Return the full listing exactly as it is written.

* [DATASET CONTENT]:

--------------------

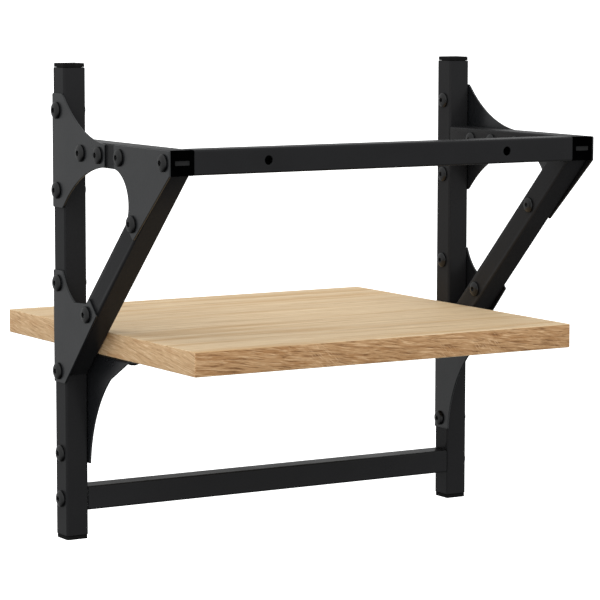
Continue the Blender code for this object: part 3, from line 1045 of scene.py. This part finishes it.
@dataclass
class Revolved:
    """A turned piece: rows of a profile carried round an axis, with shaped or threaded rows.

    A point is radius times (cos a, sin a) at a height. A row's shape share blends its radius from
    round to a drive's outline, and its thread depth takes a helical groove off the radius.
    """

    rows: list[Row]
    drive: str = "hexagon"
    pitch: float = 0.0008
    count: int = 72
    twist: float = 0.0  # turn of the drive, in degrees
    cross_taper: float = 1.45  # how fast a cross's arms narrow
    cross_reach: float = 2.6  # how far its arms run, in half widths

    def _outline(self, angle: Array) -> Array:
        """The drive's outline at each angle, with its narrowest radius 1.

        A hexagon's radius is 1 / cos(a - the nearest flat's angle). A cross's radius is its half
        width over |sin b|, b the angle from the nearest arm, held between 1 and its reach.
        """
        if self.drive == "hexagon":
            nearest = (angle + pi / 6) % (pi / 3) - pi / 6
            return 1 / np.cos(nearest)
        nearest = (angle + pi / 4) % (pi / 2) - pi / 4
        away = np.maximum(np.abs(np.sin(nearest)) * self.cross_taper, 1e-3)
        return np.clip(1.0 / away, 1.0, self.cross_reach)

    def shell(self) -> Shell:
        """The turned surface in local (across, across, axis) coordinates."""
        angle = np.linspace(0, 2 * pi, self.count, endpoint=False)
        radius, height, share, thread = (column[:, None] for column in np.array(self.rows).T)
        drive = self._outline(angle - radians(self.twist))[None, :]
        wave = np.abs(((height / self.pitch - angle[None, :] / (2 * pi)) % 1.0) * 2 - 1)
        size = radius * (1 + share * (drive - 1)) - thread * wave
        heights = np.broadcast_to(height, size.shape)
        shell = Shell()
        shell.grid(np.stack((size * np.cos(angle), size * np.sin(angle), heights), axis=-1))
        return shell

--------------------

* [ANSWER TO THE PROBLEM]:
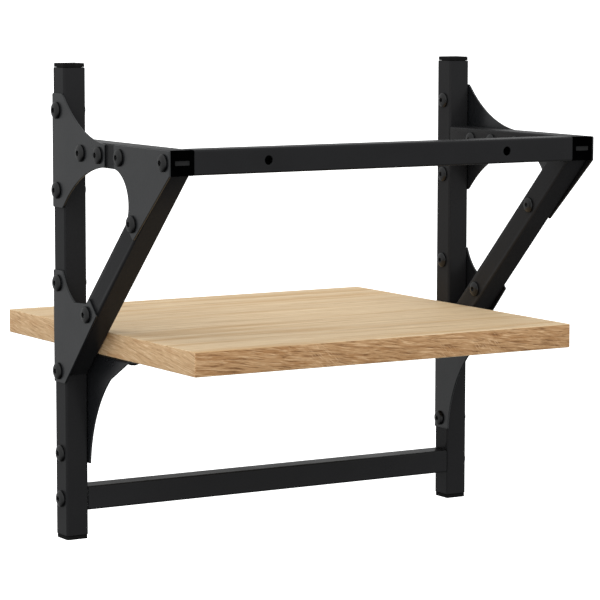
Continue the Blender code for this object: part 3, from line 1045 of scene.py. This part finishes it.
@dataclass
class Revolved:
    """A turned piece: rows of a profile carried round an axis, with shaped or threaded rows.

    A point is radius times (cos a, sin a) at a height. A row's shape share blends its radius from
    round to a drive's outline, and its thread depth takes a helical groove off the radius.
    """

    rows: list[Row]
    drive: str = "hexagon"
    pitch: float = 0.0008
    count: int = 72
    twist: float = 0.0  # turn of the drive, in degrees
    cross_taper: float = 1.45  # how fast a cross's arms narrow
    cross_reach: float = 2.6  # how far its arms run, in half widths

    def _outline(self, angle: Array) -> Array:
        """The drive's outline at each angle, with its narrowest radius 1.

        A hexagon's radius is 1 / cos(a - the nearest flat's angle). A cross's radius is its half
        width over |sin b|, b the angle from the nearest arm, held between 1 and its reach.
        """
        if self.drive == "hexagon":
            nearest = (angle + pi / 6) % (pi / 3) - pi / 6
            return 1 / np.cos(nearest)
        nearest = (angle + pi / 4) % (pi / 2) - pi / 4
        away = np.maximum(np.abs(np.sin(nearest)) * self.cross_taper, 1e-3)
        return np.clip(1.0 / away, 1.0, self.cross_reach)

    def shell(self) -> Shell:
        """The turned surface in local (across, across, axis) coordinates."""
        angle = np.linspace(0, 2 * pi, self.count, endpoint=False)
        radius, height, share, thread = (column[:, None] for column in np.array(self.rows).T)
        drive = self._outline(angle - radians(self.twist))[None, :]
        wave = np.abs(((height / self.pitch - angle[None, :] / (2 * pi)) % 1.0) * 2 - 1)
        size = radius * (1 + share * (drive - 1)) - thread * wave
        heights = np.broadcast_to(height, size.shape)
        shell = Shell()
        shell.grid(np.stack((size * np.cos(angle), size * np.sin(angle), heights), axis=-1))
        return shell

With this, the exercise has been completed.